Data records:
= = =

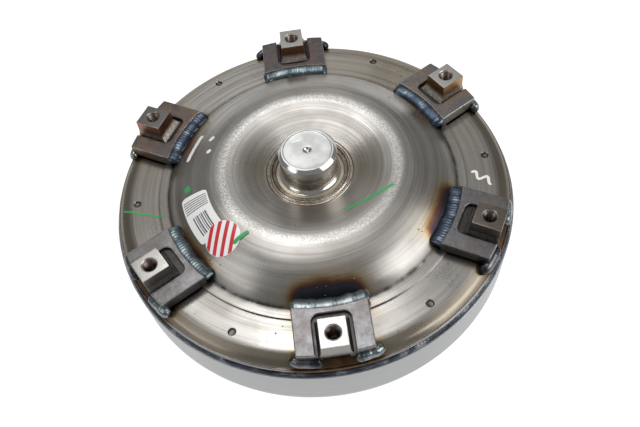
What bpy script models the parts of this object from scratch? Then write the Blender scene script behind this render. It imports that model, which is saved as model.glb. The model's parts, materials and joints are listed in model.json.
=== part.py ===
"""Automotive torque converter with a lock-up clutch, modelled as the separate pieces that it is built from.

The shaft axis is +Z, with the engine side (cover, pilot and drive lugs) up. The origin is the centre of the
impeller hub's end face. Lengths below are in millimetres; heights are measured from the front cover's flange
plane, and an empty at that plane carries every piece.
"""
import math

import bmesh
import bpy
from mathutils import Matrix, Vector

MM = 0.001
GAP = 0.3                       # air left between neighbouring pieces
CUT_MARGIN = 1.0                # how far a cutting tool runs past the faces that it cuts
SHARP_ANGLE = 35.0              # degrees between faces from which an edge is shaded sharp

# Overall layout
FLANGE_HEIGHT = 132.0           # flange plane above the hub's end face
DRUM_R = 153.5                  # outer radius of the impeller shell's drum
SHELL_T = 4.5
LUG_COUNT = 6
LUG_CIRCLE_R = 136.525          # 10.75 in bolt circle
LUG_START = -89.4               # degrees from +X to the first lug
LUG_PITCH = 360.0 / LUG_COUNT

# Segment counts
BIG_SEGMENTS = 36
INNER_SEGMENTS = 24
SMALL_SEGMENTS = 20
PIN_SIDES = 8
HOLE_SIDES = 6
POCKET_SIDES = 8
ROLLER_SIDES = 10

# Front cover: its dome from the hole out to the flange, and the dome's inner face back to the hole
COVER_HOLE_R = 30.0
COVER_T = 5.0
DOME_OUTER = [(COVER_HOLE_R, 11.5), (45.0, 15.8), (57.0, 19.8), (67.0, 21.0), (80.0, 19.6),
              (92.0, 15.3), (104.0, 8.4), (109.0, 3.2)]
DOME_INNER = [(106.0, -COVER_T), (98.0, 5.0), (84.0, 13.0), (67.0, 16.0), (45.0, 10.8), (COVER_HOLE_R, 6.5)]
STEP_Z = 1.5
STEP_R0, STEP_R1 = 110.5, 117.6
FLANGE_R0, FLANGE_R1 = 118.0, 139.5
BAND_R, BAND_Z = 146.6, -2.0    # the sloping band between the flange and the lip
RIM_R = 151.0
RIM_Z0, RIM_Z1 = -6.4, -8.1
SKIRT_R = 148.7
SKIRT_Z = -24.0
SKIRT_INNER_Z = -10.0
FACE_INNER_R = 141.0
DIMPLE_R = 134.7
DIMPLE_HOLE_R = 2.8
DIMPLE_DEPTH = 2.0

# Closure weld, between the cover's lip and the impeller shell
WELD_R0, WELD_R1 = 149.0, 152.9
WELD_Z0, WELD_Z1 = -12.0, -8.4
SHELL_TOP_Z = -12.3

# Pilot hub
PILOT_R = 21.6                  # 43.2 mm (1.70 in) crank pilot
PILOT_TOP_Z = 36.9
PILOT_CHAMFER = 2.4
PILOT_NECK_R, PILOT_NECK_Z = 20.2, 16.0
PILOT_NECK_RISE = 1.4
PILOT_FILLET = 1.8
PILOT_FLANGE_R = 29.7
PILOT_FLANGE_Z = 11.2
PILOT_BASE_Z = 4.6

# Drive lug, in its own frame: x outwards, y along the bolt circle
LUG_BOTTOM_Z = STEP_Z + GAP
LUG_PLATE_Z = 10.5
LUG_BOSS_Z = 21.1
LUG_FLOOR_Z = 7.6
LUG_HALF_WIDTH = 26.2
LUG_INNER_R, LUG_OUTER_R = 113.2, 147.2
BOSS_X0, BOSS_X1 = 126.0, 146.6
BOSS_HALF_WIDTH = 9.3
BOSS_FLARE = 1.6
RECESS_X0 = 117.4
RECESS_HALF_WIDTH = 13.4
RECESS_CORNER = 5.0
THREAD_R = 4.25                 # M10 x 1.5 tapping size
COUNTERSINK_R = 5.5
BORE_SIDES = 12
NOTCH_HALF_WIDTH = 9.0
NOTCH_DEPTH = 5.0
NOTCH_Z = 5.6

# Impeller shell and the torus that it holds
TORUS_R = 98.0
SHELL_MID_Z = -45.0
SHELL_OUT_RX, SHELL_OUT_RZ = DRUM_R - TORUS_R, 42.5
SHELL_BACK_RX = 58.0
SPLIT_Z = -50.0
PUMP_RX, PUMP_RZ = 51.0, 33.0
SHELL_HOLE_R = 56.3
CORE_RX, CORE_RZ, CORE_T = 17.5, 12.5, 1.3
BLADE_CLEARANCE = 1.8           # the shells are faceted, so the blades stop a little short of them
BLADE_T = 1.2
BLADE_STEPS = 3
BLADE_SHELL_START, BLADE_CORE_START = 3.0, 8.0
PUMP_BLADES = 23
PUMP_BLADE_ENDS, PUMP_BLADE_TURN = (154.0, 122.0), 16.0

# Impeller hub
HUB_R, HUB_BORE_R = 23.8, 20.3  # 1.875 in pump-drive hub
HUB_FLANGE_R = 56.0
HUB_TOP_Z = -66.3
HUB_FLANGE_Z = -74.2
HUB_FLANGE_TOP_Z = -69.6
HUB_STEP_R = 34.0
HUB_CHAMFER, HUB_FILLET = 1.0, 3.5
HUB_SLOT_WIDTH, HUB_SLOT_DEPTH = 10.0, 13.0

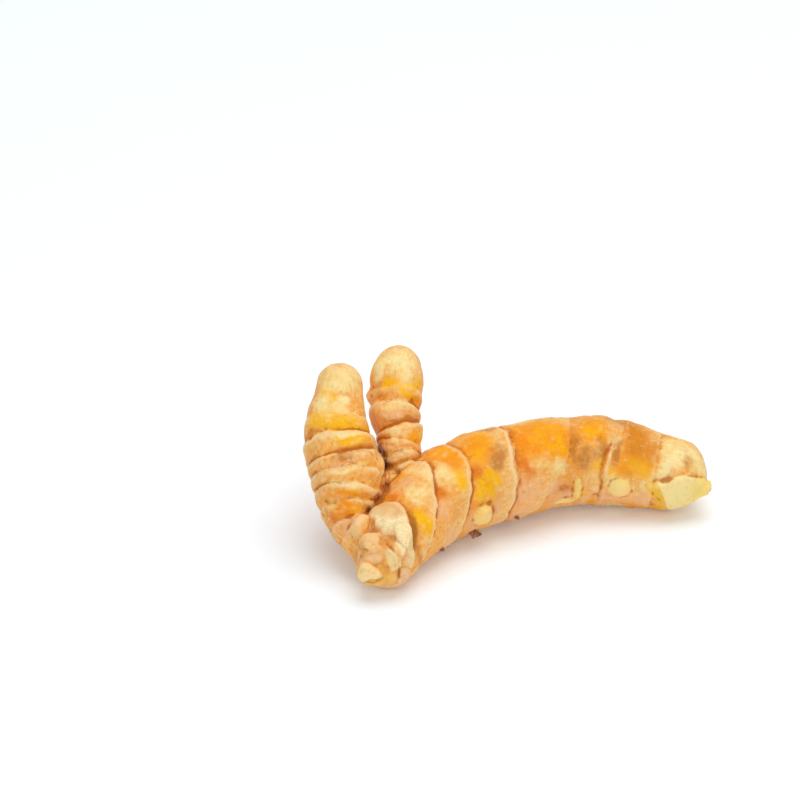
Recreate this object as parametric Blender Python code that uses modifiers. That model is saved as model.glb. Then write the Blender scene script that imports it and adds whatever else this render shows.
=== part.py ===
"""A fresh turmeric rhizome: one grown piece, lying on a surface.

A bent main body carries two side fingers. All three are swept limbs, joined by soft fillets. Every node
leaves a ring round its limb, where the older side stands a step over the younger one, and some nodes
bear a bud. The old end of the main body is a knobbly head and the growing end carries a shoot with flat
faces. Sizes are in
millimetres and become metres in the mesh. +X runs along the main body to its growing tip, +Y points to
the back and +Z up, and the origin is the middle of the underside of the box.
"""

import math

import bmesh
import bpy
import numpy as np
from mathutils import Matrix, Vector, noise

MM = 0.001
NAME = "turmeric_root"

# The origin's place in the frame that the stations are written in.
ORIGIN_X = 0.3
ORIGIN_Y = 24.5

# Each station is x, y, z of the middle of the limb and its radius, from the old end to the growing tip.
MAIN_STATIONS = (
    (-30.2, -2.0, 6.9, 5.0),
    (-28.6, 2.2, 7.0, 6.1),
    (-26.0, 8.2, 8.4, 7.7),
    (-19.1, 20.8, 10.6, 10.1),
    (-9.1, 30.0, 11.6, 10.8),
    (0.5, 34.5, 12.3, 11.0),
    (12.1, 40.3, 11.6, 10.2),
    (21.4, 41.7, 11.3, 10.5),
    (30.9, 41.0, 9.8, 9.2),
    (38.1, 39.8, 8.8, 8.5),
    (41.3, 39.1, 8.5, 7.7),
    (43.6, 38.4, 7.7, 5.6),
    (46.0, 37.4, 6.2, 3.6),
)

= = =

WORK TO COMPLETE —
Find the lines containing "script" and list every one of them.

EXERCISE SOLUTION —
What bpy script models the parts of this object from scratch? Then write the Blender scene script behind this render. It imports that model, which is saved as model.glb. The model's parts, materials and joints are listed in model.json.
Recreate this object as parametric Blender Python code that uses modifiers. That model is saved as model.glb. Then write the Blender scene script that imports it and adds whatever else this render shows.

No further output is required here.